Pompy ciepła z dawnej fabryki autobusów
Aira produkuje systemy pomp ciepła do domów. Dyrektor generalny Aira Group Martin Lewerth podkreślił, że "obecnie 130 mln kotłów na paliwa kopalne nadal ogrzewa domy w całej Europie". "To rynek o ogromnym potencjale. Ale to także szansa na ograniczenie emisji dwutlenku węgla i obniżenie rachunków klientów. Nasza polska fabryka ma kluczowe znaczenie dla tej transformacji" – powiedział dyrektor.
W uruchomienie fabryki do tej pory zainwestowano około 60 mln euro. W ciągu dekady inwestycja ma przekroczyć 1,27 mld zł, a moce produkcyjne zakładu osiągną 500 tys. pomp ciepła rocznie. Dziś w fabryce pracuje 200 osób, ale - jak wskazują przedstawiciele zarządu firmy - wraz z rozwojem rynku pomp ciepła w Europie, zatrudnienie we wrocławskim zakładzie może wzrosnąć do 2 tys. osób.
Jak podano, Aira chce w nadchodzącej dekadzie zaopatrywać 5 mln europejskich domów w rozwiązania technologiczne w zakresie czystej energii. Firma działa w Wielkiej Brytanii, we Włoszech i w Niemczech.

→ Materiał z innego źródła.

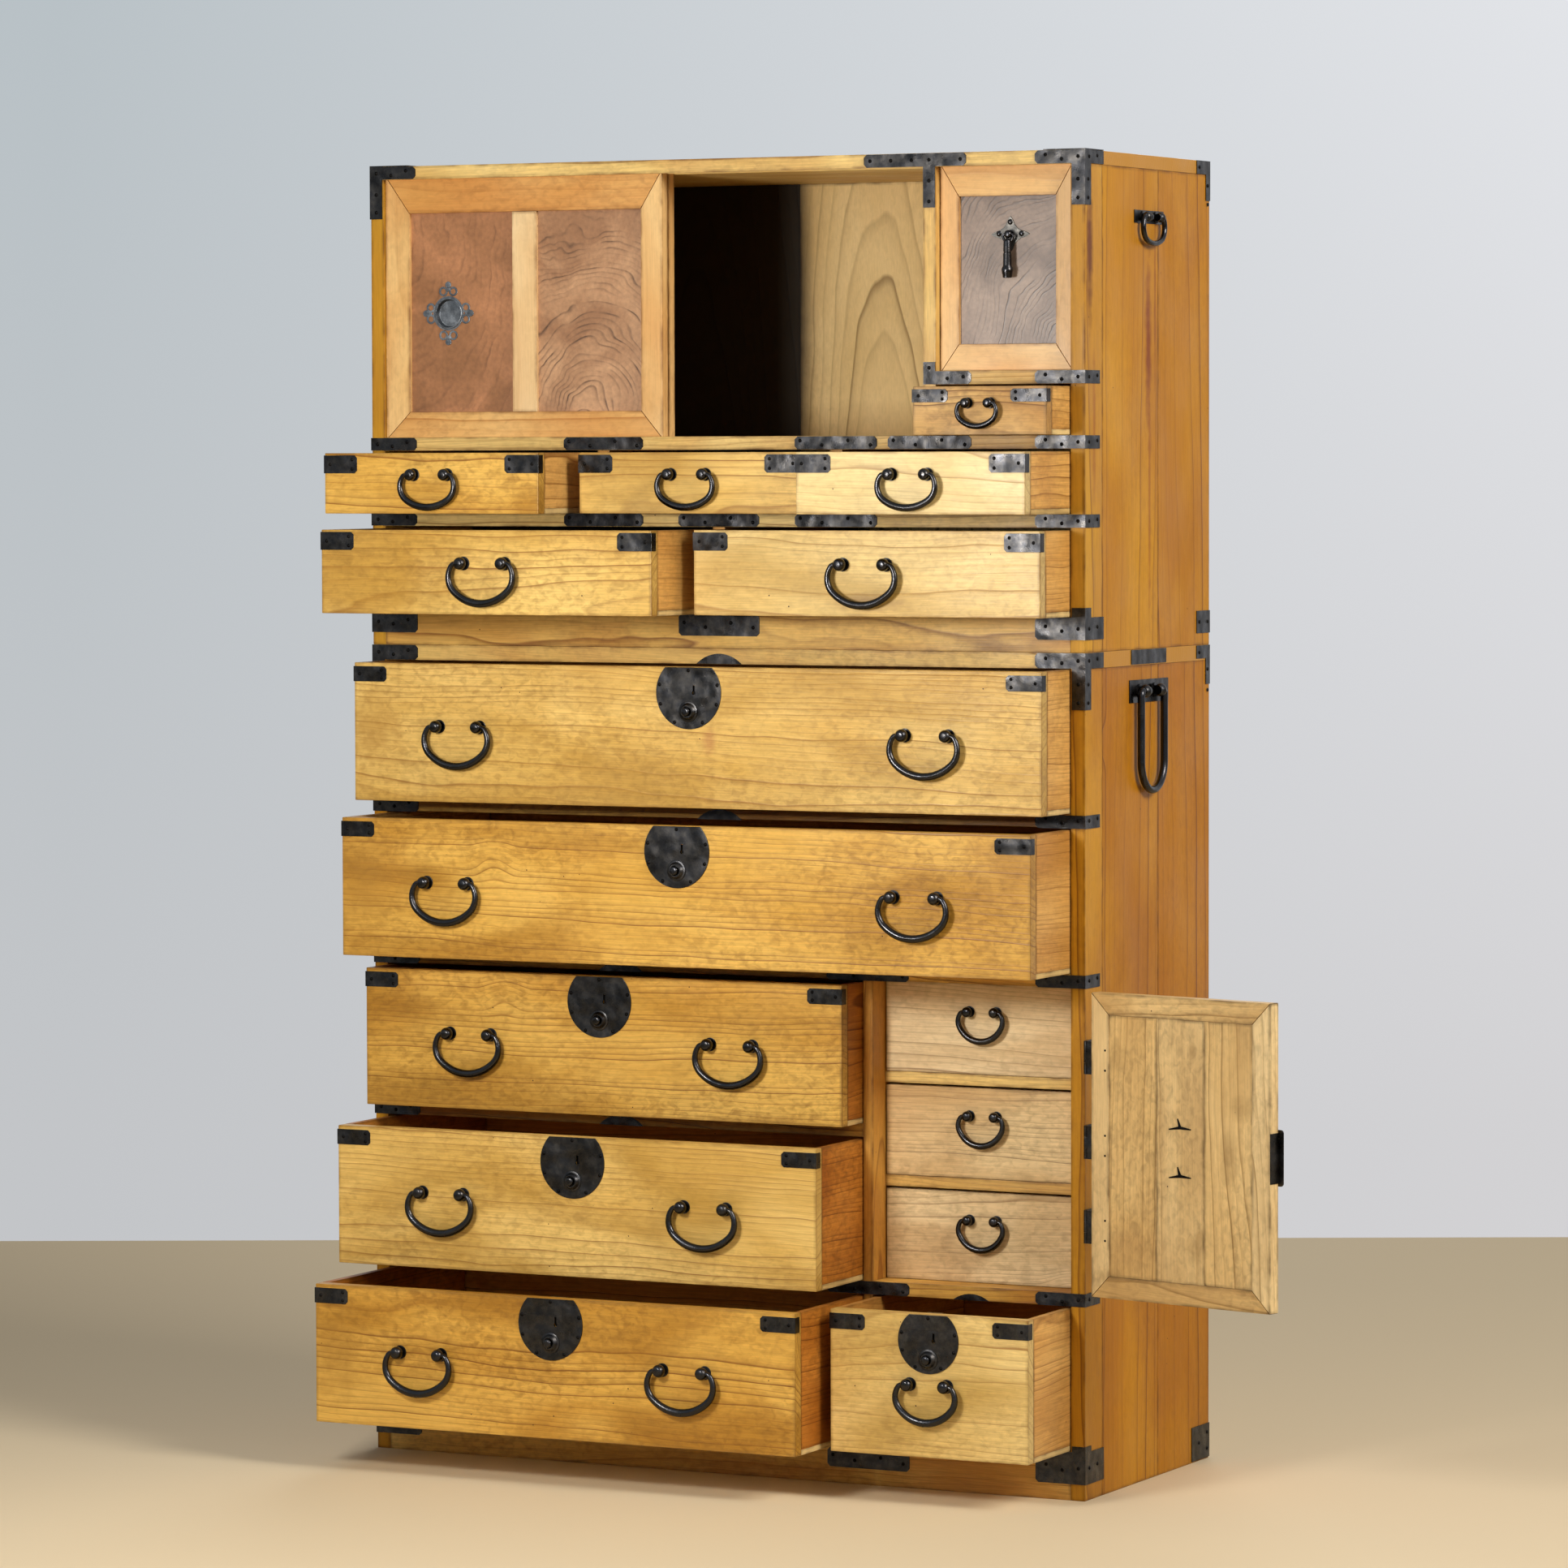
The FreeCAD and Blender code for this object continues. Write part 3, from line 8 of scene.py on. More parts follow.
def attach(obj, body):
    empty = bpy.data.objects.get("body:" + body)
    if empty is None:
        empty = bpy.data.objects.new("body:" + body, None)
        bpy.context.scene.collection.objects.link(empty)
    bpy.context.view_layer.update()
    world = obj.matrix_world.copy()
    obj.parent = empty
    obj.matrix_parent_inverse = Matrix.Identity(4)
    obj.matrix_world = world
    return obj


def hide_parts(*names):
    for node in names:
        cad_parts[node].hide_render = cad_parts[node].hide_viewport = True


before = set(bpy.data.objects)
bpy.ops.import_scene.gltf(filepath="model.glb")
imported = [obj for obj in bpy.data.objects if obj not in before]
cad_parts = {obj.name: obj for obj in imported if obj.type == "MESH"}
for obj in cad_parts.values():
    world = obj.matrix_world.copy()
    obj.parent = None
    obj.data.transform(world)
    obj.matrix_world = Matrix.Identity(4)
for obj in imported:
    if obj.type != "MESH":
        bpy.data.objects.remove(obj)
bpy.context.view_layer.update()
random.seed(1868)

# --- camera -----------------------------------------------------------------------
# Eye level is at about three quarters of the chest's height, well to the right of its middle,
# and the view is narrow, from nearly nine metres away.
yaw = 0.4649
pitch = 0.0484
roll = -0.0025
look = Vector((-math.sin(yaw) * math.cos(pitch), math.cos(yaw) * math.cos(pitch), -math.sin(pitch)))
right = Vector((math.cos(yaw), math.sin(yaw), 0))
up = right.cross(look)
across = right * math.cos(roll) + up * math.sin(roll)
above = up * math.cos(roll) - right * math.sin(roll)
camera_data = bpy.data.cameras.new("camera")
camera_data.sensor_width = 36
camera_data.lens = 148.37
camera_data.shift_x = 0.00137
camera_data.shift_y = -0.0106
camera_data.clip_end = 60
camera = bpy.data.objects.new("camera", camera_data)
turn = Matrix((across, above, -look)).transposed().to_4x4()
eye_point = (3.9162, -7.8296, 1.3589)
camera.matrix_world = Matrix.Translation(eye_point) @ turn
bpy.context.scene.collection.objects.link(camera)
bpy.context.scene.camera = camera

# --- studio -----------------------------------------------------------------------
# A plain pale floor before a pale wall. A small soft lamp stands close in front, just out of
# view, a broad one far behind it fills the shadows, one at the right lights the side and one
# behind lights the back and the top. A little light comes from all round.


def linear(code):
    """An sRGB hex colour as the linear colour that the shaders take."""
    def channel(pair):
        value = int(pair, 16) / 255
        return value / 12.92 if value <= 0.04045 else ((value + 0.055) / 1.055) ** 2.4
    return (channel(code[1:3]), channel(code[3:5]), channel(code[5:7]), 1)


def add_node(tree, kind, inputs=None, ramp=None, **settings):
    """Adds a node, sets its properties and colour stops, and fills or links its sockets."""
    made = tree.nodes.new(kind)
    for name, value in settings.items():
        setattr(made, name, value)
    for socket, value in (inputs or {}).items():
        if isinstance(value, bpy.types.NodeSocket):
            tree.links.new(value, made.inputs[socket])
        else:
            made.inputs[socket].default_value = value
    if ramp:
        stops = made.color_ramp.elements
        while len(stops) < len(ramp):
            stops.new(0.5)
        for stop, (place, shade) in zip(stops, ramp):
            stop.position = place
            stop.color = (shade, shade, shade, 1) if isinstance(shade, float) else shade
    return made


def soft_lamp(name, place, target, width, height, power, tint):
    """A broad rectangular lamp that points at a target."""
    lamp = bpy.data.lights.new(name, "AREA")
    lamp.shape = "RECTANGLE"
    lamp.size = width
    lamp.size_y = height
    lamp.energy = power
    lamp.color = tint
    holder = bpy.data.objects.new(name, lamp)
    holder.visible_camera = False
    aim = (Vector(target) - Vector(place)).to_track_quat("-Z", "Y")
    holder.matrix_world = Matrix.Translation(place) @ aim.to_matrix().to_4x4()
    bpy.context.scene.collection.objects.link(holder)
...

Firma jest częścią Vargas Holding - szwedzkiego inwestora, który jest właścicielem firmy zajmującej się różnymi obszarami transformacji energetycznej. Vargas ma spółki, które produkują m.in. systemy magazynujące energię czy akumulatory litowo-jonowe. Szwedzki holding rozwija też produkcję stali, w której węgiel koksujący ma zostać zastąpiony wodorem.